Abstract

As the rapid urban expansion and the rise of consumer society, urban fringe areas have become an essential place for urban capital to intervene and achieve spatial regeneration, and it has triggered the consumerization and transformation of space. Taking Guangming Town in the urban fringe area of Shenzhen as an example, this paper reveals the process and dynamics of spatial consumerization transformation under the influence of capital intervention. It examines the intricate mechanisms of capital operation underlie the production of space, and endeavors to explore a novel model of rural spatial regeneration in China's urban fringe areas. This paper found that the production of space in Guangming Town under the capital intervention includes the material production and social relations production. With the reconstruction of spatial form and relationships, new local products, spatial configuration, social services and organizational relations are generated, forming a consumption space with heterogeneous landscape, market institutionalized management, commercialization and symbolization.

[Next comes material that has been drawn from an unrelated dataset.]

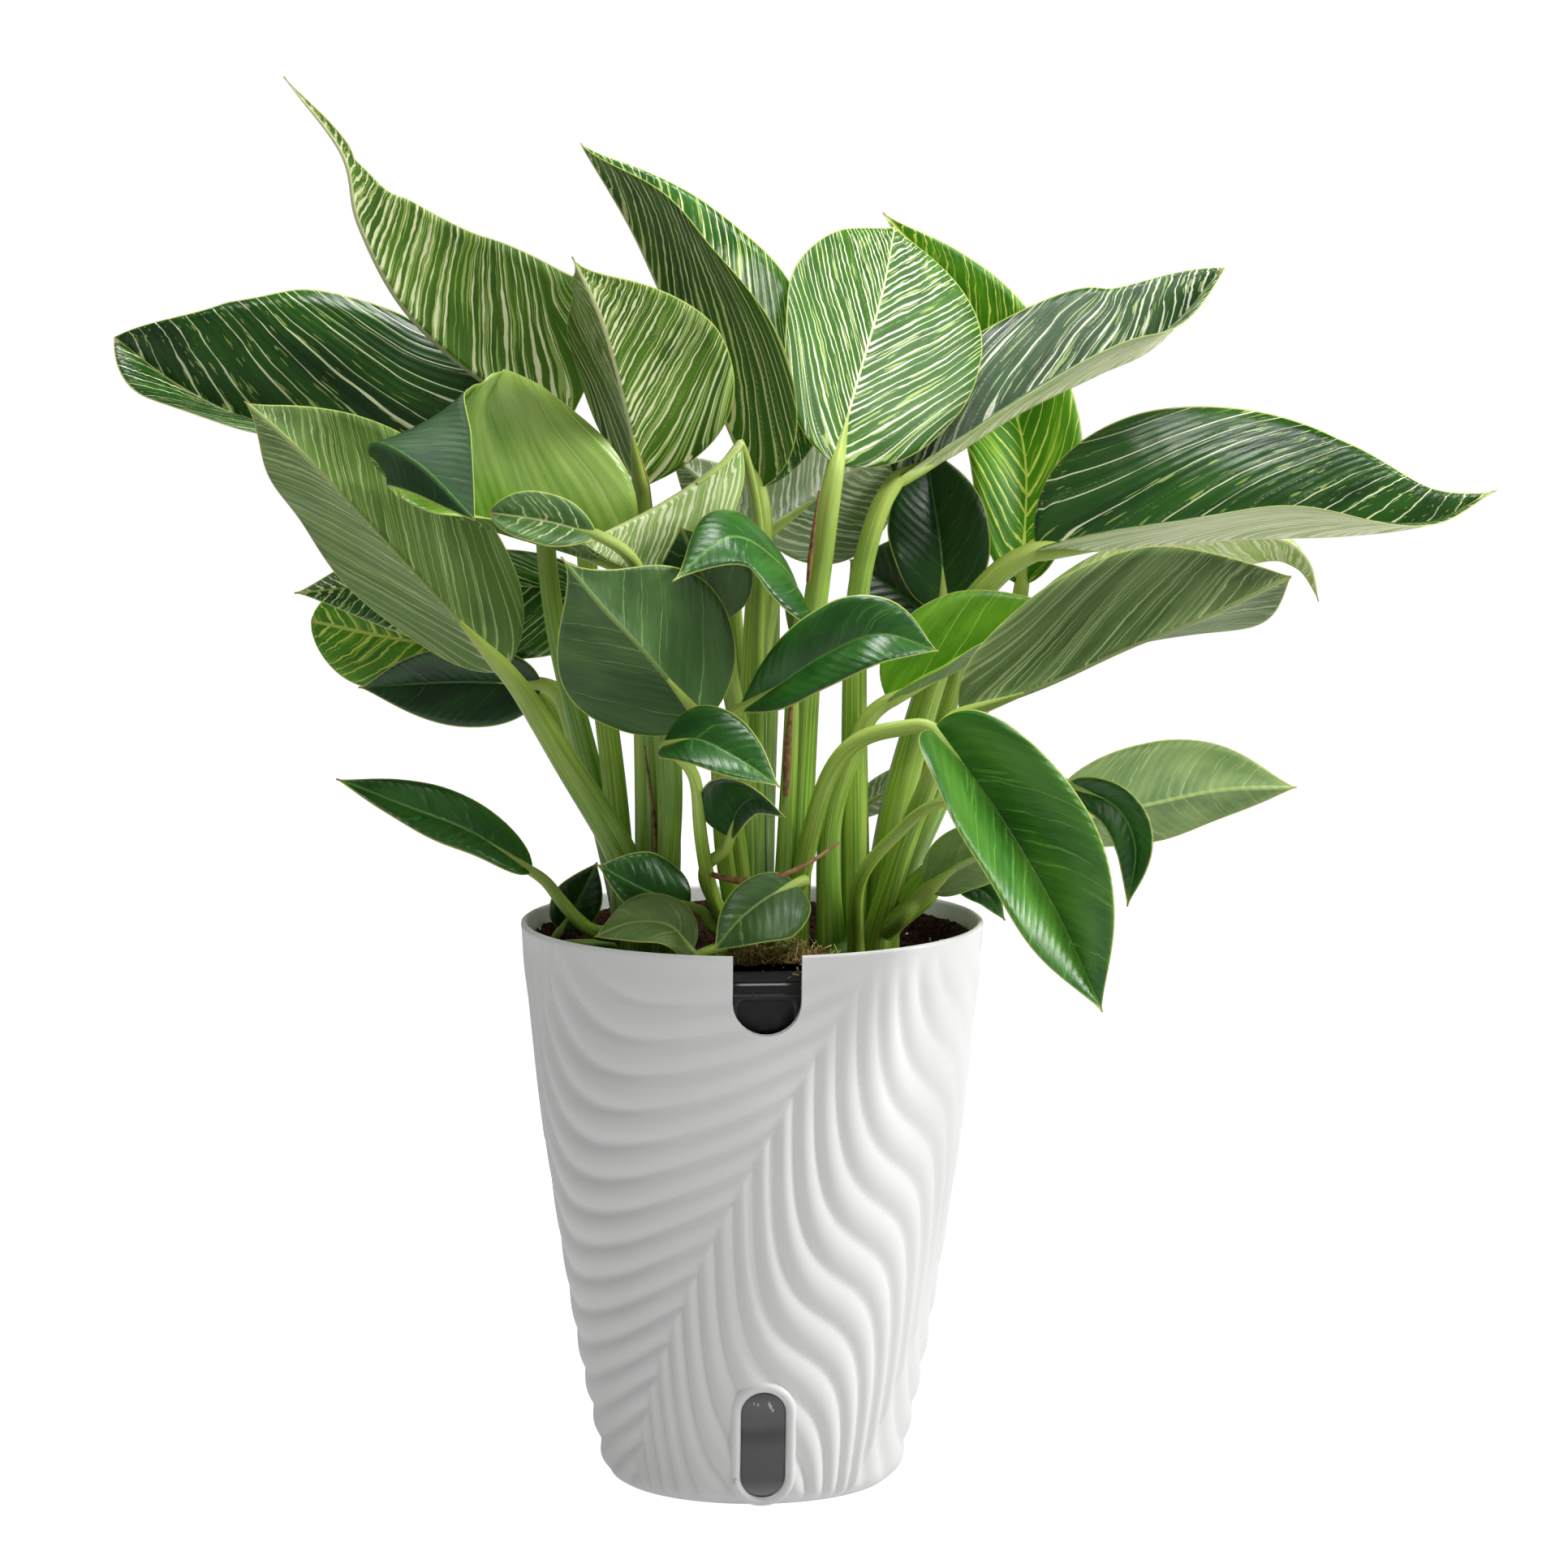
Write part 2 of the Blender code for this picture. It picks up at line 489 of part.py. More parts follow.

The realization of the production of consumption space in urban fringe areas is based on the joint action of core elements such as land, capital and government, which provide the material foundation, operational power and coordination organization for space consumption. These promote capital to complete the triple cycle of “acquiring land - creating space scarcity - realizing space consumption”, and then realizing space reproduction and capital appreciation. In the Chinese context, the spatial transformation and production of urban fringe areas should not be regarded as a local practice of Western counter-urbanization or rural gentrification theory. Rather, it as a new spatial regeneration mode that harmonizes urban and rural production, lifestyles and development trajectories. This paper offers valuable practical insights and analytical perspectives for promoting integrated urban-rural development and fostering a new type of urbanization, thereby broadening the regional framework of rural development.